Sidebar 3 - Strategies for fishing mangrove edges change seasonally.  In winter, mangrove creeks (especially creeks with deep areas) are the best places to find snook.  Snook, a tropical species, are near the northern extent of their range in the subtropics, and can’t tolerate cold temperatures.  Snook find refuge in deeper waters of creeks sheltered from cold winter winds, and these are great places to find hungry snook in winter.  As the water warms in spring and into summer, many of the snook will move out of the creeks and will feed along mangrove shorelines and adjacent flats.  Although snook prefer to feed at dusk and into night, flies cast into the shadows of mangroves during the day will attract strikes from snook.  But even in summer don’t forget creeks.  Creeks are still good places to find snook during summer – they remain cool (but not cold) and are often well-shaded – especially creeks with current. 

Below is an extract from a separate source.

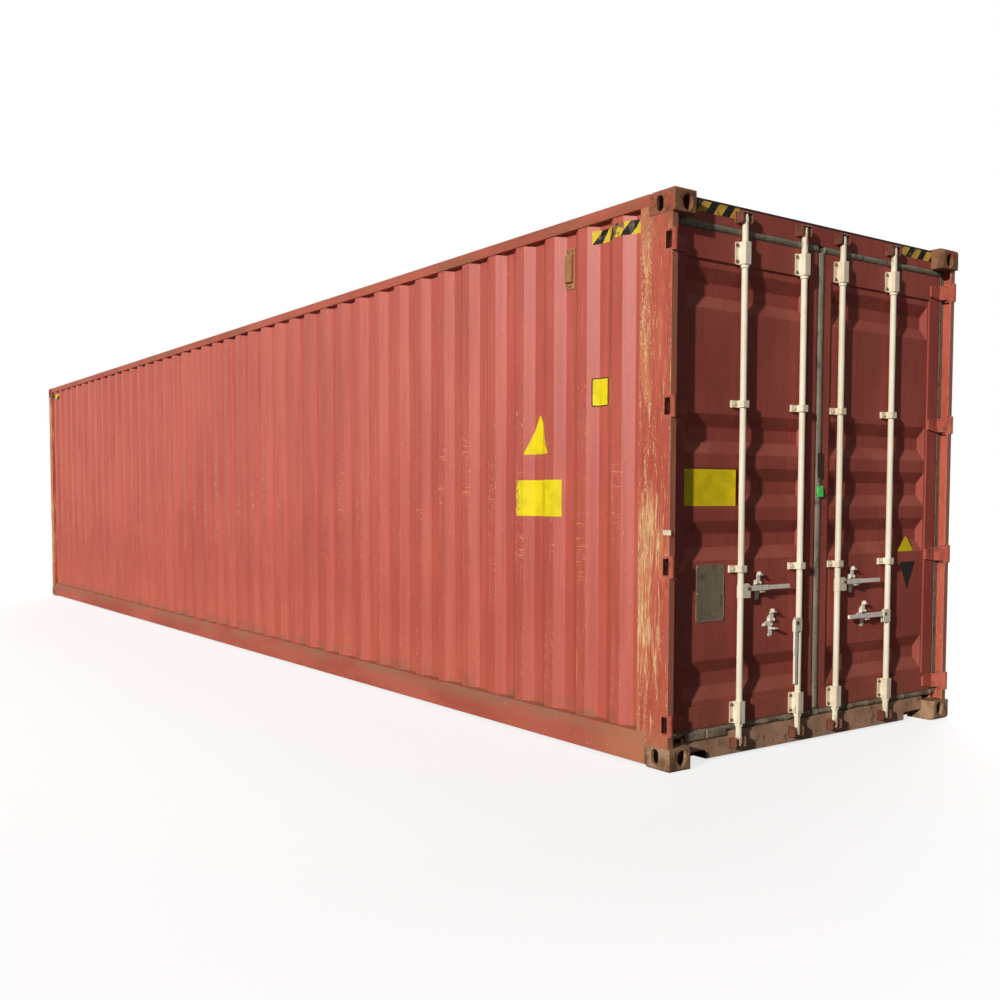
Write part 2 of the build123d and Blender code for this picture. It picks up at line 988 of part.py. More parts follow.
def retainer(y, level, toward):
    """A flared plate on the leaf with two ears for the latch."""
    back = panel_face
    outline = []
    for along, up in retainer_outline:
        outline.append((back, y + toward * along, level + up))
    plate = drawn(outline, (retainer_plate, 0, 0))
    pin_z = level + latch_pin_rise
    pin_at = panel_face + latch_pin_standoff
    for side in (-1, 1):
        near = y + side * (latch_width / 2 + ear_gap)
        far = near + side * ear_thickness
        plate += block(back, pin_at, near, far, pin_z - ear_radius, pin_z + ear_radius)
        plate += round_along_y(pin_at, pin_z, ear_radius, near, far)
        plate -= round_along_y(pin_at, pin_z, latch_pin_radius + bar_play, near, far)
    return plate


def rest_hook(y, level):
    """The bent strap under a handle, which the handle rests on."""
    half = hook_width / 2
    high = level - handle_width / 2 - hook_gap
    strap = block(panel_face, panel_face + retainer_plate, y - half, y + half, high - hook_drop, high)
    front = leaf_face + hook_reach
    return strap + block(panel_face, front, y - half, y + half, high - hook_plate, high)


def latch(y, level):
    """A flap that turns down over the handle, shown raised."""
    pin_z = level + latch_pin_rise
    pin_at = panel_face + latch_pin_standoff
    half = latch_width / 2
    span = half + ear_gap + ear_thickness
    flap = round_along_y(pin_at, pin_z, latch_hub_radius, y - half, y + half)
    flap += round_along_y(pin_at, pin_z, latch_pin_radius, y - span, y + span)
    x0 = pin_at - latch_plate_thickness / 2
    x1 = pin_at + latch_plate_thickness / 2
    top = pin_z + latch_arm
    flap += block(x0, x1, y - half, y + half, pin_z, top)
    flap += block(x0, pin_at + latch_reach, y - half, y + half, top - latch_plate_thickness, top)
    knob = latch_knob_radius
    flap += upright(pin_at, y, knob, top, top + latch_knob_height)
    return flap


# Cam keepers

def keeper(y, centre, beyond):
    """Two cheeks on the beam's face, joined past the bar's end and open to the front."""
    inner = cam_reach + keeper_clearance
    outer = inner + keeper_cheek
    back = leaf_face
    front = leaf_face + keeper_reach
    end = bar_top + keeper_clearance if beyond > 0 else bar_bottom - keeper_clearance
    far = end + beyond * keeper_web
    near = centre - beyond * cam_height / 2
    piece = block(back, front, y - outer, y + outer, far, near)
    piece = fillet(piece.edges().filter_by(Axis.Y).sort_by(Axis.X)[-2:], keeper_corner)
    side_edges = [edge for edge in piece.edges().filter_by(Axis.Z) if edge.center().X > back + keeper_edge]
    piece = fillet(side_edges, keeper_edge)
    piece -= block(back - overrun, front + overrun, y - inner, y + inner, end, near - beyond * overrun)
    for side in (-1, 1):
        edge = y + side * outer
        piece += block(back, back + keeper_flange_plate, edge, edge + side * keeper_flange, far, near)
    return piece


def keepers(centre, beyond):
    return [keeper(y, centre, beyond) for y in bar_places]


# The outline of a retainer's plate, along the handle and up from its level
retainer_outline = (
    (-retainer_half_width, -retainer_foot),
    (retainer_flare, -retainer_foot),
    (retainer_flare, retainer_low_step),
    (retainer_half_width, retainer_high_step),
    (retainer_half_width, retainer_rise),
    (-retainer_half_width, retainer_rise),
)

# What each bar carries: its place, handle level, handle direction and turn at rest
bar_places = (-bar_spread_outer, -bar_spread_inner, bar_spread_inner, bar_spread_outer)
handle_levels = (handle_upper, handle_lower, handle_upper, handle_lower)
handle_sides = (1, -1, 1, -1)
retainer_offsets = (retainer_upper, retainer_lower, retainer_upper, retainer_lower)
resting_turns = (0.0, bar_resting_degrees, 0.0, 0.0)
hanging = (False, True, False, False)


def turned(solid, y, angle):
    """A piece turned about the upright axis of its bar."""
    return Pos(bar_x, y, 0) * Rot(0, 0, angle) * Pos(-bar_x, -y, 0) * solid


def dropped(solid, y, level, toward):
    """A handle let down from level to hang beside its bar."""
    pivot_y = y + toward * handle_pivot
    return Pos(0, pivot_y, level) * Rot(-90 * toward, 0, 0) * Pos(0, -pivot_y, -level) * solid


def main():
    os.makedirs("parts", exist_ok=True)
    save("bottom_corner_fittings", fittings(False))
    save("top_corner_fittings", fittings(True))
    post = [door_post()]
    save("door_corner_posts", post + mirrored(post))
    save("front_corner_posts", [front_post(-1), front_post(1)])
    save("top_side_rails", [top_rail(-1), top_rail(1)])
    save("bottom_side_rails", [bottom_rail(-1), bottom_rail(1)])
    save("door_header", [door_header()])
    save("door_sill", [door_sill()])
    save("front_header", [front_header()])
    sill = [front_sill()]
    save("front_sill", sill + mirrored(sill))
    save("front_sill_bridge", [front_sill_bridge()])
    save("left_side_wall", [side_wall(-1)])
    save("right_side_wall", [side_wall(1)])
    save("front_wall", [front_wall()])
    save("roof", [roof()])
    save("roof_end_plate", [roof_end_plate()])
    save("floor_boards", floor_boards())
    save("cross_members", cross_members())
    save("tunnel_outriggers", tunnel_outriggers())
    save("tunnel_bows", tunnel_bows())
    save("gooseneck_tunnel", [gooseneck_tunnel()])
    side = [tunnel_side()]
    save("tunnel_sides", side + mirrored(side))
    save("ventilators", [ventilator(-1), ventilator(1)])
    pins = hinge_pins()
    save("left_hinge_pins", mirrored(pins))
    save("right_hinge_pins", pins)
    save("top_cam_keepers", keepers(cam_top, 1))
    save("bottom_cam_keepers", keepers(cam_bottom, -1))

    leaf = {
        "frame": [door_frame()],
        "panel": [door_panel()],
        "gasket": [door_gasket()],
        "hinge_blades": hinge_blades(),
    }
    for name, solids in leaf.items():
        save("left_door_" + name, mirrored(solids))
        save("right_door_" + name, solids)
    save("left_bar_brackets", bar_brackets(bar_places[:2]))
    save("right_bar_brackets", bar_brackets(bar_places[2:]))

    retainers = []
    for number, y in enumerate(bar_places):
        level = handle_levels[number]
        toward = handle_sides[number]
        bar = locking_bar(y, level, toward)
        lever = handle(y, level, toward)
        if hanging[number]:
            lever = dropped(lever, y, level, toward)
        angle = -toward * resting_turns[number]
        save("locking_bar_" + str(number + 1), [turned(bar, y, angle)])
        save("handle_" + str(number + 1), [turned(lever, y, angle)])
        hold_y = y + toward * retainer_offsets[number]
        retainers.append([retainer(hold_y, level, toward), rest_hook(hold_y, level)])
        save("latch_" + str(number + 1), [latch(hold_y, level)])
    save("left_handle_retainers", retainers[0] + retainers[1])
    save("right_handle_retainers", retainers[2] + retainers[3])


main()
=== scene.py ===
# %% [markdown]
# # A long freight container, dressed for its picture
#
# The solids of the container are made elsewhere, to true size, and packed as one frame.
# This lesson gives them their weathered paint, rust, rubber and plywood, and adds the small
# pieces that are too fine for the solids: bolts, screws, stickers, plates and weld beads.
# Every length is in metres. The doors face +X, the long side in the picture faces -Y,
# and the container stands on z = 0.

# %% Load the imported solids
import json
import math

import bmesh
import bpy
from mathutils import Matrix, Vector


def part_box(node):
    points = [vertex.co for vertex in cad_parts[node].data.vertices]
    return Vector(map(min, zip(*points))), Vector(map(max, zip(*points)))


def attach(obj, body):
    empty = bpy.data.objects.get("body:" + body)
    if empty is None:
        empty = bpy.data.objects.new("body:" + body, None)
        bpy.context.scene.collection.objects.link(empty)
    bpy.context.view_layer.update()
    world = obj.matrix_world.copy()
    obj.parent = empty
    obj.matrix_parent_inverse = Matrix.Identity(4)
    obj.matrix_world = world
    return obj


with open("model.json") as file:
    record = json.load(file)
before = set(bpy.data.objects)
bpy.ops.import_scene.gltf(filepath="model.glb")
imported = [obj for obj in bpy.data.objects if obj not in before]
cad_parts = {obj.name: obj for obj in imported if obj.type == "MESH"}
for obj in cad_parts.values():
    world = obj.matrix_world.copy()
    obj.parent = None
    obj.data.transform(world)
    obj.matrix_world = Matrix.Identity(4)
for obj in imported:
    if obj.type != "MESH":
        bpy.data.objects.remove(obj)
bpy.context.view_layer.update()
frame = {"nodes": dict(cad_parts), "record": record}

nodes = frame["nodes"]

# %% [markdown]
# ## The camera
#
# The photograph was taken with a wide lens, low down, near the corner where the doors meet the
# long side. Known lengths of the container gave the place, the turn and the lens of that camera.
# A small shift keeps the upright edges nearly upright, as they are in the picture.

# %% Place the camera
camera_data = bpy.data.cameras.new("picture_camera")
camera_data.sensor_width = 36.0
camera_data.lens = 38.995
camera_data.shift_x = 0.0146
camera_data.shift_y = 0.0542
camera_data.clip_end = 200.0
camera = bpy.data.objects.new("picture_camera", camera_data)
bpy.context.scene.collection.objects.link(camera)
rightwards = Vector((0.57791, 0.81610, 0.00138))
upwards = Vector((-0.04278, 0.02861, 0.99867))
backwards = rightwards.cross(upwards)
camera.matrix_world = Matrix((
    (rightwards.x, upwards.x, backwards.x, 9.9234),
    (rightwards.y, upwards.y, backwards.y, -5.0542),
    (rightwards.z, upwards.z, backwards.z, 1.3732),
    (0.0, 0.0, 0.0, 1.0),
))
bpy.context.scene.camera = camera
bpy.context.scene.view_settings.view_transform = "Standard"
print("camera looks along", -backwards)

# %% [markdown]
# ## Shader maths that reads like Python
#
# A worn paint is mostly sums on masks: how high, how near a crest, how noisy. Wiring each sum by
# hand hides the idea, so a small class wraps a socket and lets ordinary signs add the Math
# nodes. Every other node comes from one method of the finish.

# %% A socket that takes part in sums
class Signal:
    """A number that a material works out at each point of a surface."""

    def __init__(self, finish, socket):
        self.finish = finish
        self.socket = socket

    def sum(self, operation, *values):
        sockets = dict(enumerate(values))
        return self.finish.node("ShaderNodeMath", {"operation": operation}, sockets)

    def __add__(self, other):
        return self.sum("ADD", self, other)

    def __radd__(self, other):
        return self.sum("ADD", other, self)

    def __sub__(self, other):
        return self.sum("SUBTRACT", self, other)

    def __mul__(self, other):
        return self.sum("MULTIPLY", self, other)

    def __truediv__(self, other):
        return self.sum("DIVIDE", self, other)

    def __abs__(self):
        return self.sum("ABSOLUTE", self)

    def fraction(self):
        return self.sum("FRACT", self)

    def larger(self, other):
        return self.sum("MAXIMUM", self, other)


def paint(red, green, blue):
    """A colour as a paint chart gives it, from 0 to 255, turned into light values."""
    parts = []
    for part in (red, green, blue):
        share = part / 255
        parts.append(share / 12.92 if share <= 0.04045 else ((share + 0.055) / 1.055) ** 2.4)
    return (*parts, 1.0)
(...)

Sidebar 4 - Low tide is often the best time to fish for snook along mangrove edges.  Near high tide, snook can hide way up under the mangrove branches, but as the water drops the snook are forced to leave this shelter.  Often, the fish will remain at the same spot – as close to the mangroves as the water depth will allow.  If you pole quietly along a shallow mangrove shoreline at low tide you may be surprised at how many snook are in this shallow water waiting for the rising tide to flood the mangroves again.

Sidebar 5 - Since black mangroves are often found in areas with murky water, getting your fly noticed is more important than using an exact imitation.  Flies with a lot of flash (like in a Crystal Crab), undulating motion (such as a marabou shrimp), noise (any pattern with a rattle incorporated in the design), or bright colors are all appropriate for these conditions.